§ **SHORT EXERCISE**: Repeat the listing below in full, exactly as it stands.

§ **GIVEN INFORMATION**:

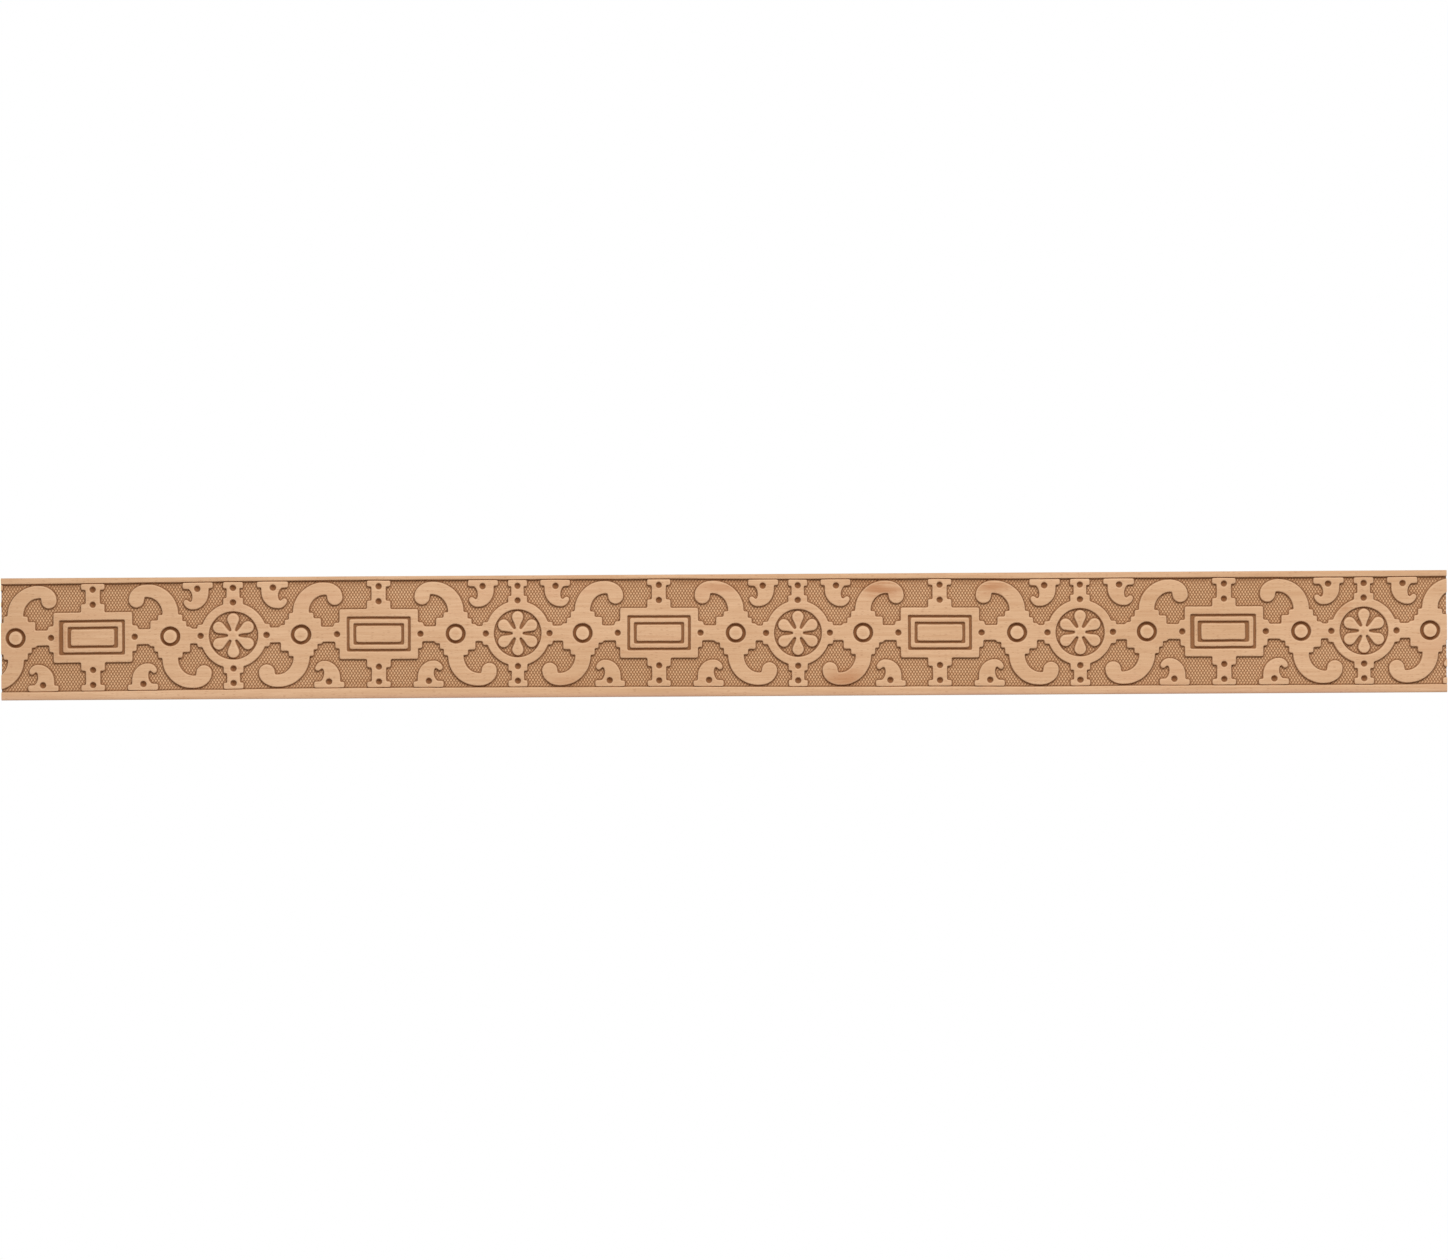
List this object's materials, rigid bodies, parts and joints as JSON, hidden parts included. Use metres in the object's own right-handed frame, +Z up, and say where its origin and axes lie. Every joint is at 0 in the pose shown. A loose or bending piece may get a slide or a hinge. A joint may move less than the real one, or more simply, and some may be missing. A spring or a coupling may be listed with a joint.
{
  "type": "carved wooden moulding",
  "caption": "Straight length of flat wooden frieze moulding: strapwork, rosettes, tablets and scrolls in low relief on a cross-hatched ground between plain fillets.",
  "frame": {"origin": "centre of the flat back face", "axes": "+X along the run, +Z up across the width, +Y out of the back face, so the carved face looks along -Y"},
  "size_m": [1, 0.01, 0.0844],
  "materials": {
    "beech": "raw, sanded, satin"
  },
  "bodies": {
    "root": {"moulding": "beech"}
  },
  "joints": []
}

§ **EXERCISE OUTPUT**:
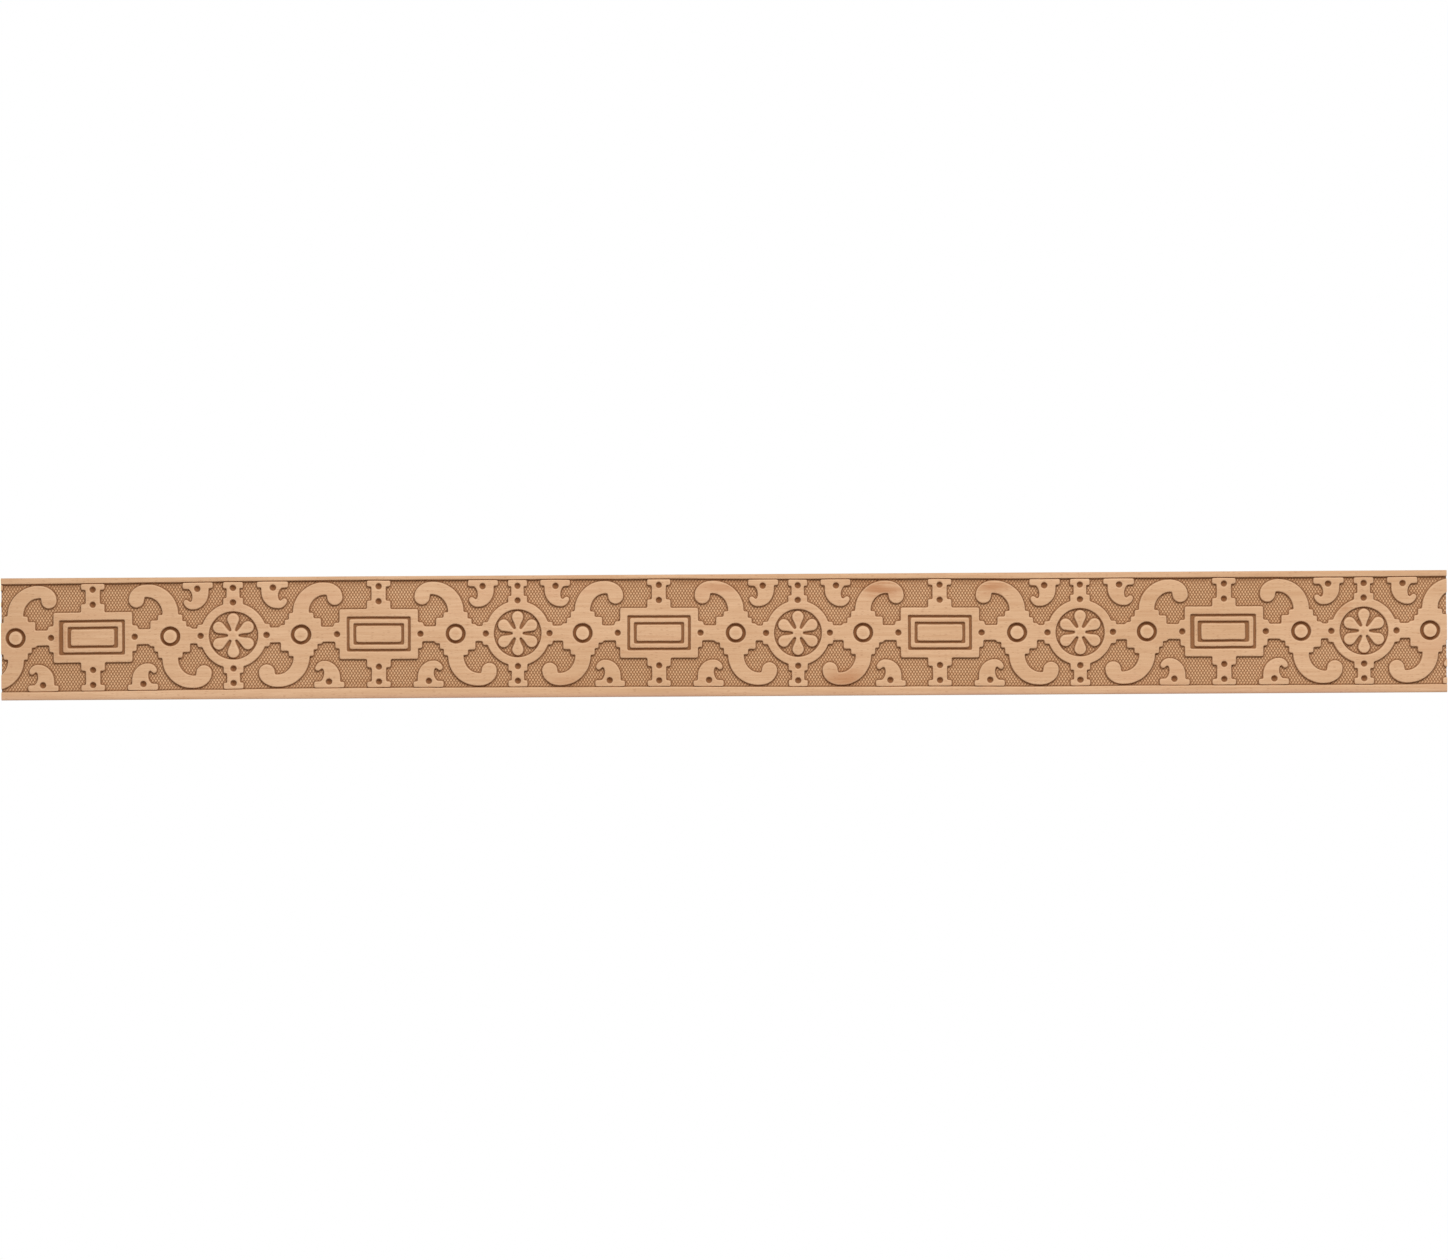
List this object's materials, rigid bodies, parts and joints as JSON, hidden parts included. Use metres in the object's own right-handed frame, +Z up, and say where its origin and axes lie. Every joint is at 0 in the pose shown. A loose or bending piece may get a slide or a hinge. A joint may move less than the real one, or more simply, and some may be missing. A spring or a coupling may be listed with a joint.
{
  "type": "carved wooden moulding",
  "caption": "Straight length of flat wooden frieze moulding: strapwork, rosettes, tablets and scrolls in low relief on a cross-hatched ground between plain fillets.",
  "frame": {"origin": "centre of the flat back face", "axes": "+X along the run, +Z up across the width, +Y out of the back face, so the carved face looks along -Y"},
  "size_m": [1, 0.01, 0.0844],
  "materials": {
    "beech": "raw, sanded, satin"
  },
  "bodies": {
    "root": {"moulding": "beech"}
  },
  "joints": []
}